> _THE PROBLEM_
Only the number is wanted: how many lines hold the word "scene"?

> _RAW DATA_

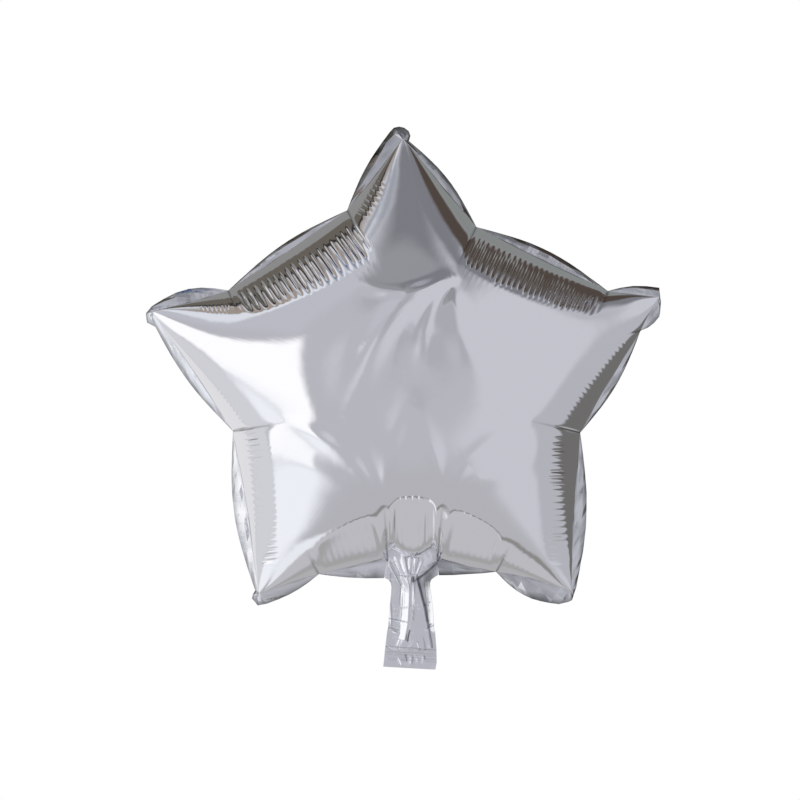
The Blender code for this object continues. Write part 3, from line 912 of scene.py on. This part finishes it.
# Each patch of the surroundings, as the film sees it. Tilt is the angle from straight out of
# the star's face, and turn goes anticlockwise from the right. Columns: name, colour, tilt from
# and to, turn from and to, softness of the inner edge, outer edge and sides, in degrees.
patches = (
    ("rightWall", "#c4c5cb", 15, 68, -58, 63, 7, 5, 9),
    ("rightWallFar", "#b2b3b8", 67, 98, -62, 40, 4, 3, 6),
    ("rightRoom", "#6d6c6a", 98, 200, -44, 26, 3, 6, 5),
    ("lowerWall", "#b2b2b6", 28, 70, 250, 300, 8, 4, 10),
    ("floor", "#bbbbbe", 72, 92, 236, 312, 2, 3, 10),
    ("floorFar", "#a3a2a1", 95, 105, 232, 314, 3, 3, 10),
    ("floorEdge", "#aeaeaf", 107, 200, 232, 314, 4, 6, 10),
    ("frontShade", "#abacb2", 3, 14, 12, 76, 4, 2, 8),
    ("frontShadeHigh", "#a9a9af", 9, 34, 74, 118, 5, 4, 8),
    ("frontGlow", "#c7c7cd", 7, 20, 132, 200, 4, 4, 10),
    ("ceiling", "#919196", 35, 70, 62, 110, 2.5, 3, 6),
    ("ceilingFar", "#7b7c81", 55, 76, 66, 102, 5, 6, 6),
    ("paleCorner", "#9b9ea6", 71, 86, 90, 162, 3, 2, 5),
    ("upperLeftWall", "#babbc2", 40, 70, 114, 150, 4, 3, 5),
    ("backdropUpperLeft", "#8a8a89", 92, 200, 88, 166, 3, 6, 5),
    ("oliveRoom", "#645f57", 97, 112, 84, 138, 1, 1.5, 4),
    ("paleGap", "#c3c6cb", 84, 93, 84, 126, 2, 1, 5),
    ("backdropUpperRight", "#838785", 112, 200, 14, 92, 4, 6, 6),
    ("duskWall", "#7a7a80", 70, 92, 50, 90, 5, 4, 6),
    ("darkRoom", "#4e453f", 89, 111, 20, 90, 3, 4, 4),
    ("softboxFoot", "#e8eaee", 66, 75, 234, 262, 2, 2, 3),
    ("softboxCorner", "#d9dce2", 70, 80, 118, 150, 2, 2, 5),
    ("darkStrip", "#8b8986", 67, 71, 268, 300, 1, 1, 4),
    ("leftWall", "#cfd0d3", 80, 106, 164, 236, 3, 4, 5),
    ("backdropLeft", "#dededf", 106, 200, 164, 226, 3, 6, 5),
    ("woodShelf", "#9c9188", 80, 93, 124, 158, 1, 1, 4),
    ("shelfEdge", "#33302f", 93.5, 97.5, 86, 160, 1, 1, 4),
    ("blueGlint", "#4a5f8c", 81, 84.5, 96, 112, 0.9, 0.9, 4),
)

# The softboxes to the left of the camera, straight-edged. Columns: name, colour, how far right
# from and to, how far up from and to, and the softness of the edges, all as tilts in degrees.
softboxes = (
    ("upper", "#ffffff", -76, -31, -20, 18, 2.5),
    ("lower", "#eef0f4", -76, -26, -60, -18, 9),
)

studio = {
    "front": "#b6b6bc", "backdrop": "#a9a9ab", "sky": "#ffffff",
    "backdropTilt": 95, "backdropSoft": 12,  # where the backdrop takes over from the front
    "strength": 1.12,  # of what the film mirrors
    "floor": "#d8d6d1", "floorRoughness": 0.9,
    "floorZ": -1.15, "floorSize": 6.0,  # metres, as the camera's distance is
    "cameraDistance": 1.8,
    "pixel": 0.867,  # millimetres at the seam
    "frameWidth": 800, "starPixel": (406.0, 389.0),  # where the star's centre stands in the frame
}


# Plain pale to the camera, and to the film the patches one over another.
def studioWorld():
    world = bpy.data.worlds.new("studio")
    bpy.context.scene.world = world
    world.use_nodes = True
    tree = world.node_tree
    tree.nodes.clear()
    place = addNode(tree, "TexCoord")
    parts = addNode(tree, "SeparateXYZ", {"Vector": place.outputs["Generated"]})
    out = addNode(tree, "Math", {0: parts.outputs["Y"], 1: -1.0}, operation="MULTIPLY")
    angle = addNode(tree, "Math", {0: out.outputs[0]}, operation="ARCCOSINE")
    tilt = addNode(tree, "Math", {0: angle.outputs[0]}, operation="DEGREES").outputs[0]
    angle = addNode(tree, "Math", {0: parts.outputs["Z"], 1: parts.outputs["X"]}, operation="ARCTAN2")
    turn = addNode(tree, "Math", {0: angle.outputs[0]}, operation="DEGREES").outputs[0]

    def ramp(value, at, soft, rising=True):
        return addNode(tree, "MapRange", {
            "Value": value, "From Min": at - soft, "From Max": at + soft,
            "To Min": 0.0 if rising else 1.0, "To Max": 1.0 if rising else 0.0},
            interpolation_type="SMOOTHSTEP").outputs["Result"]

    def paint(under, colour, covers):
        cover = covers[0]
        for other in covers[1:]:
            both = addNode(tree, "Math", {0: cover, 1: other}, operation="MULTIPLY")
            cover = both.outputs[0]
        return addNode(tree, "Mix", {"Factor": cover, 6: under, 7: linear(colour)},
                       data_type="RGBA").outputs[2]

    tilts = []  # how far right and how far up, as tilts
    for part in ("COSINE", "SINE"):
        share = addNode(tree, "Math", {0: angle.outputs[0]}, operation=part)
        tilted = addNode(tree, "Math", {0: share.outputs[0], 1: tilt}, operation="MULTIPLY")
        tilts.append(tilted.outputs[0])
    right, above = tilts
    backdrop = ramp(tilt, studio["backdropTilt"], studio["backdropSoft"])
    shade = paint(linear(studio["front"]), studio["backdrop"], [backdrop])
    for name, colour, rightLow, rightHigh, upLow, upHigh, soft in softboxes:
        shade = paint(shade, colour, [
            ramp(right, rightLow, soft), ramp(right, rightHigh, soft, False),
            ramp(above, upLow, soft), ramp(above, upHigh, soft, False)])
    for name, colour, tiltLow, tiltHigh, turnLow, turnHigh, softIn, softOut, softSide in patches:
        middle, half = (turnLow + turnHigh) / 2, (turnHigh - turnLow) / 2
        off = addNode(tree, "Math", {0: turn, 1: middle}, operation="SUBTRACT")
        off = addNode(tree, "Math", {0: off.outputs[0], 1: -180.0, 2: 180.0}, operation="WRAP")
        off = addNode(tree, "Math", {0: off.outputs[0]}, operation="ABSOLUTE")
        shade = paint(shade, colour, [
            ramp(tilt, tiltLow, softIn), ramp(tilt, tiltHigh, softOut, False),
            ramp(off.outputs[0], half, softSide, False)])
    mirrored = addNode(tree, "Background", {"Color": shade, "Strength": studio["strength"]})
    plain = addNode(tree, "Background", {"Color": linear(studio["sky"]), "Strength": 1.0})
    rays = addNode(tree, "LightPath")
    mixed = addNode(tree, "MixShader", {
        0: rays.outputs["Is Glossy Ray"], 1: plain.outputs[0], 2: mirrored.outputs[0]})
    addNode(tree, "OutputWorld", {"Surface": mixed.outputs[0]})


# A plain pale floor, matt paint that gives no reflection of the film back to it, far enough
# below for the balloon to float clear of it.
def studioFloor():
    size, z = studio["floorSize"] / 2 / millimetre, studio["floorZ"] / millimetre
    places = np.array([(-size, -size, z), (size, -size, z), (size, size, z), (-size, size, z)], float)
    material = bpy.data.materials.new("painted floor, matt")
    material.use_nodes = True
    shader = material.node_tree.nodes["Principled BSDF"]
    shader.inputs["Base Color"].default_value = linear(studio["floor"])
    shader.inputs["Roughness"].default_value = studio["floorRoughness"]
    floor = meshPiece("studioFloor", places, np.array([(0, 1, 2), (0, 2, 3)]), material, False)
    floor.visible_glossy = False


# Straight in front, as far off as gives the photograph's small perspective, and with the lens
# that makes one of its pixels that many millimetres at the seam.
def studioCamera():
    distance = studio["cameraDistance"]
    width = studio["pixel"] * studio["frameWidth"] * millimetre
    centre = studio["frameWidth"] / 2
    across = (centre - studio["starPixel"][0]) * studio["pixel"] * millimetre
    up = (studio["starPixel"][1] - centre) * studio["pixel"] * millimetre
    data = bpy.data.cameras.new("camera")
    data.sensor_width = 36.0
    data.lens = data.sensor_width * distance / width
    camera = bpy.data.objects.new("camera", data)
    camera.location = (across, -distance, up)
    camera.rotation_euler = (math.pi / 2, 0.0, 0.0)
    bpy.context.scene.collection.objects.link(camera)
    bpy.context.scene.camera = camera


bpy.context.scene.view_settings.view_transform = "Standard"
studioWorld()
studioFloor()
studioCamera()
print("studio made")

> _RESPONSE_
5